The wings were without doubt a big challenge and we decided to tackle these ourselves. This early wing had a number of features not found in the later Mk. V, but fortunately we had in the shop a pair of wings to refurbish from the RAF’s Battle of Britain Memorial Flight Mk. IIa, which was of an almost identical design to the Mk. I. We were able to examine many of the special features, though we also added the fabric covered ailerons, a quite visible feature on the Mk. I Spitfire, but not present on the Mk. IIa wing. In addition to this, the wing had pneumatically operated landing lights, plenty of wooden structure, and a number of other features unique to the early Spitfires.
The undercarriage on the Mk. I was manually lowered and raised with an hydraulic hand pump. In order to assist the loads, there was a complex system of springs and levers around the undercarriage legs, all of which had to be found or re-manufactured. So – the wing was pretty authentic now – we even found a set of .303” Vickers Browning machine guns, with their pneumatic operating equipment, the ammo boxes and chutes – and rarest of all, some 1940-dated belts of ammunition! All of these were deactivated of course, but were utterly authentic. Another item that had to be reproduced was the smooth-treaded Dunlop tyres. We had discovered a very good original example, and this was sent to Dunlop to remanufacture, who were even able to reproduce the period script on the tyre walls.
With the new impetus, the enthusiasm in the shop grew as more and more changes were made to incorporate authentic and newly-discovered parts. Even the extraordinary ‘biscuit tin’ voltage regulator, very visible behind the seat was found and overhauled to working condition. Stainless steel fastenings, which abounded on the early Spitfire, were remade from newly discovered drawings and the modern ones discarded. Due to the early batteries being less than adequate, the Spitfire was started with a remote battery held in a wheeled cart, called a ‘Trolley-Ac’. One was discovered and restored, and to complete the external equipment, an excavated Battle of Britain wreck yielded the only known example of a cockpit canopy cover, which was copied, using a pre-war brown canvas army tent as the base material for complete authenticity!
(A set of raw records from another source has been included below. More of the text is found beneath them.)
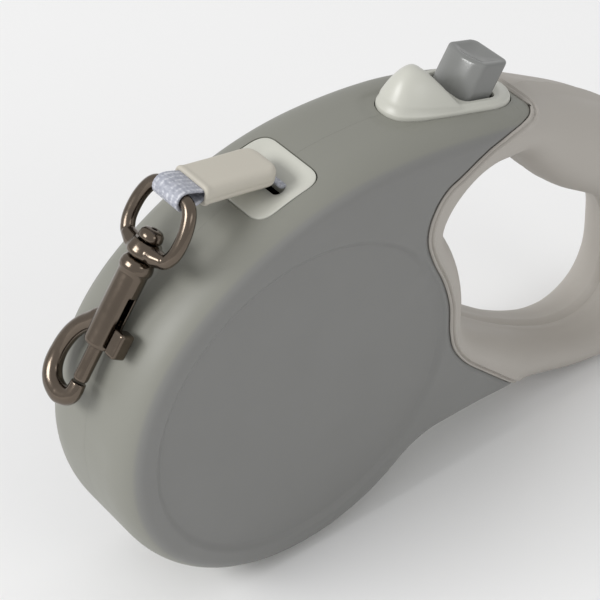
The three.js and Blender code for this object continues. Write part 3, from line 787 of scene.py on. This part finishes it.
def boot_section(length_at, widen, heighten, radius=1.35, count=96):
    half_width, half_height = BOOT_HALF[0] + widen, BOOT_HALF[1] + heighten
    corners = np.array([(-1, -1), (1, -1), (1, 1), (-1, 1)]) * (half_width, half_height)
    outline = resample(rounded(corners, radius * 1.4, 9), count, loop=True)
    outline = np.roll(outline, -int(np.argmin(outline[:, 0] * 3 + outline[:, 1])), 0)
    return np.column_stack([np.full(count, length_at), outline[:, 0], outline[:, 1]])


def build_boot():
    rows = []
    for t in np.radians(np.linspace(0, 90, 10)):
        inset = 1 - math.sin(t)
        rows.append(boot_section(3.0 * (1 - math.cos(t)) - BOOT_TAIL, -3.0 * inset, -0.8 * inset**1.6))
    for at in np.linspace(2.3, 18.6, 28):
        wave = 0.06 * math.sin((at - 3) / 15.6 * math.pi)
        rows.append(boot_section(at, -wave * 2, wave))
    rim = ((18.95, 0.06), (19.3, 0.16), (19.75, 0.16), (20.1, 0.05), (20.3, -0.25))
    for at, swell in rim:
        rows.append(boot_section(at, swell * 0.4, swell))
    n = len(rows[0])
    outside = (len(rows) - 1) * n
    for at, inset in ((20.25, 0.75), (19.9, 0.95), (17.0, 1.0)):
        rows.append(boot_section(at, -inset, -inset, 0.8))
    points = np.vstack(rows)
    # the parting line of the moulding runs along each side, a third of the way up
    side = (np.abs(points[:, 1]) > 5.2) & (np.arange(len(points)) < outside)
    points[:, 1] -= 0.266 * np.sign(points[:, 1]) * side * np.exp(-(((points[:, 2] + 0.75) / 0.22) ** 2))
    return make("boot_body", from_boot(points), capped(len(rows), n), 50)


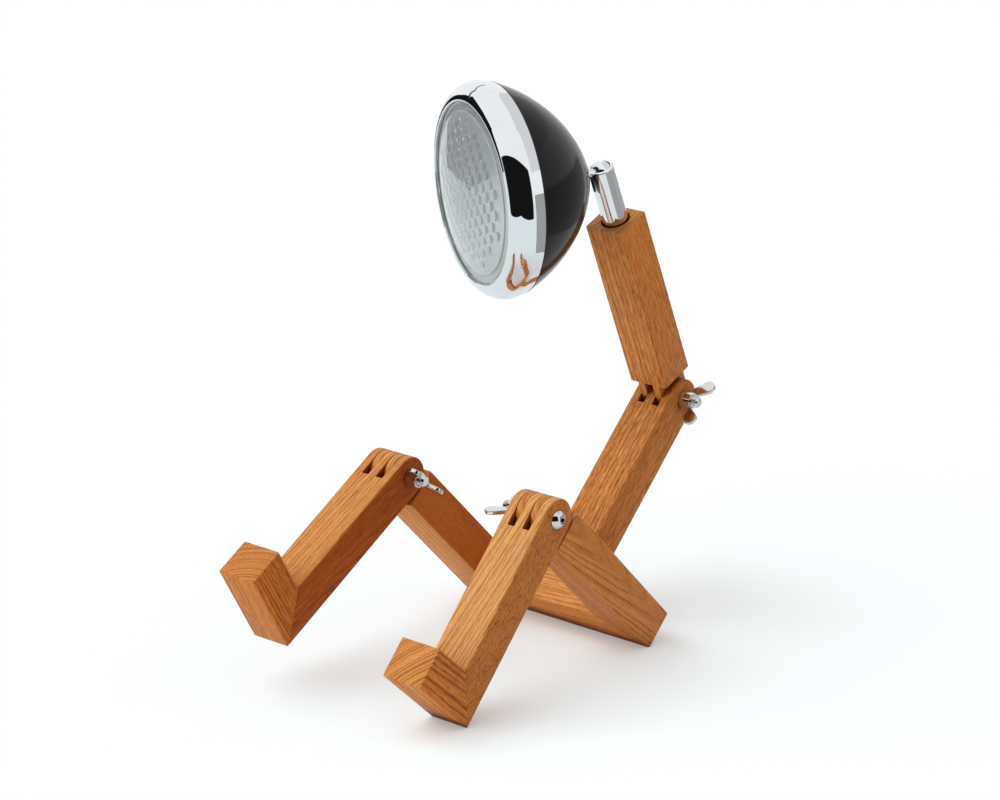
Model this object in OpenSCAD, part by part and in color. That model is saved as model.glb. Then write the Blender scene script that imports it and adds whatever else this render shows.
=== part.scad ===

A modern radio was discretely hidden in a lift-up panel, and the pilot’s harness, although of modern material, were remade in the nearest colour to the original khaki brown. The search still continues for parts and we are especially seeking an original Dunlop control grip, probably the rarest of all surviving early Spitfire parts, as they were made of magnesium which easily corrodes.
There was no doubt that when the workforce watched the completed P9374 fly again, a real sense of pride and awe was felt by all of us. We had put our very best into ensuring that this extraordinary and pioneering restoration of such an historic Battle of Britain Spitfire will now survive for future generations to enjoy, but also to remind us all of what a fine point in history had been tipped in our favour in 1940.